Three days of unrelenting rainfall! Monsoons it is! The day started as gloomy as expected. It took me a lot of motivation to shake off my laziness and get going for the hospital. I was literally waiting on an "island" for a bus. It was water everywhere. Lanes, bylanes, streets, houses, basements, shops. Gutters and ponds overflowing. Luckily i did reach on time and was pleasantly surprised to find all the patients posted for the OT to have arrived well before the scheduled hours!
And then came my turn to get back home. As it seemed, it had rained all day long. the water levels had increased. People had all kinds of emotions written all over their faces- frustration, reluctance, malaise, gloom. Indeed there was a minority who had a song at their lips and a hop in their gait! I stood near the Metro station and was taken back to my school days! How we would love when on rare occasions our school would declare a rainy day. Otherwise we would wade through waters, stamping and splashing, getting drenched from head to toe, pushing and pulling, full of giggles and laughter and life!
It is a different story now. A little walt from the station i came across this group of urchins playing in a pool of water. Paper boats all around them, free from all the restrictions, sailing in the little cold breeze that blew. The kids, oblivious to the troubles around, enjoying every splash. It did not matter if the rains didn't stop or the dark gray clouds overhead never melted or disappeared. It did not matter if buses never ran or offices or schools never shut. They knew in their innocent little hearts, it was playtime and there was no one to stop them.
Now im back at home, all dried up. A hot cup of tea in my hand and the rains outside. Is this inner peace or am i in a waking dream?
Sunday, August 18, 2013
A Walk to Remember
Its a sad story that inspite of being a Bengali, I haven't had much of an exposure to my own literature.
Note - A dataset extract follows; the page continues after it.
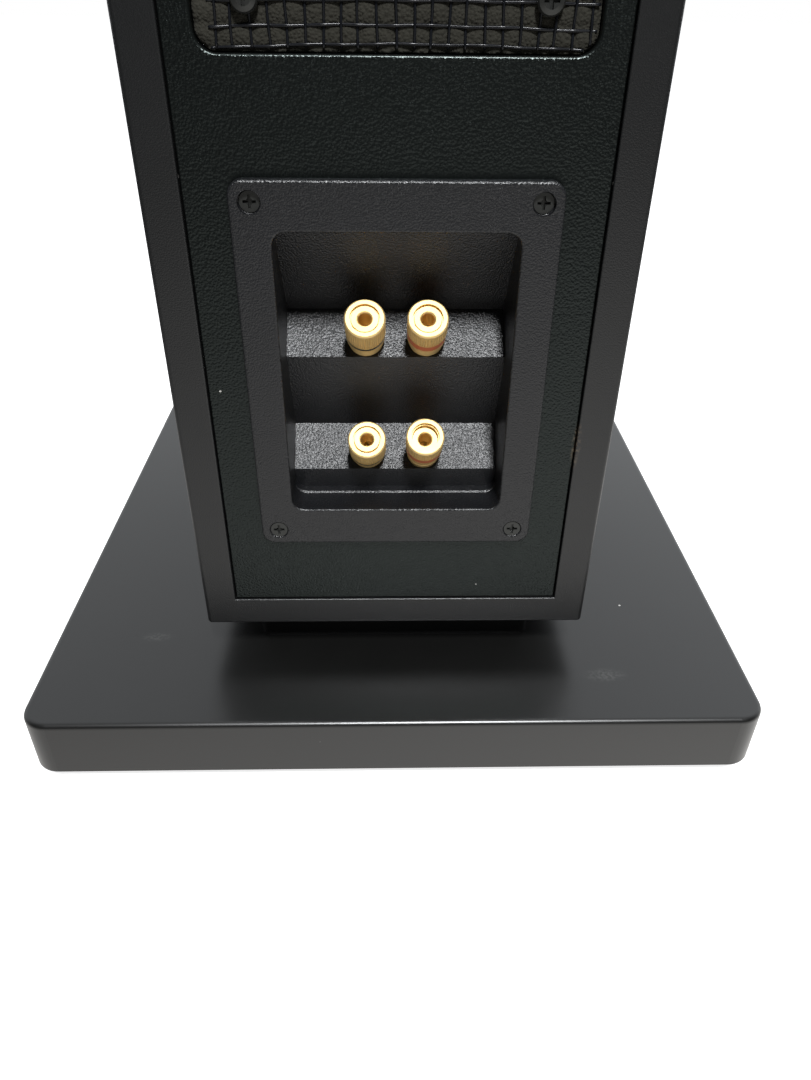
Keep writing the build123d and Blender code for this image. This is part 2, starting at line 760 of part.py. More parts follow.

Right from my childhood days when I had Hindi as my second language, I have been reading a lot, English literature mostly. My passion for literature, both classics and contemporary, continues till date.
Resultantly, it has been really pleasant and a wonderful experience watching Bengali theatre in the last one year. Thanks to my better half for that.
It was a clouded overcast day and the entire afternoon spent in a stuporous state. Then came an impromptu plan to watch theatre at the Academy of Fine Arts. Me and Ankita set course for a political sattire Tasher Desh, inspired from the work of Rabindranath Tagore with the same name. The play was a good experience overall. Being a layman I cannot much comment on the technical aspect of the play but on the whole we both enjoyed it a lot.
And then came the rains. Pouring onto the humid hot city, bringing relief. Roadside cuppa and a smoke later we were on our way back. Walking under the same umbrella. Getting wet. Hands clasped together. Wading through small puddles of water. Looking at each other while we walked down the empty roads. An otherwise ordinary day with yet another extraordinary ending.
Finally back to my seat while the roadside stalls are getting closed. Hot air from the teapots making their way up. Now the stoves are cold. The shops almost shut. People comfortably home ready for the busy week ahead. And I, smiling with a good feeling inside. Of a complete day coming to a happy ending. Have a pleasant night!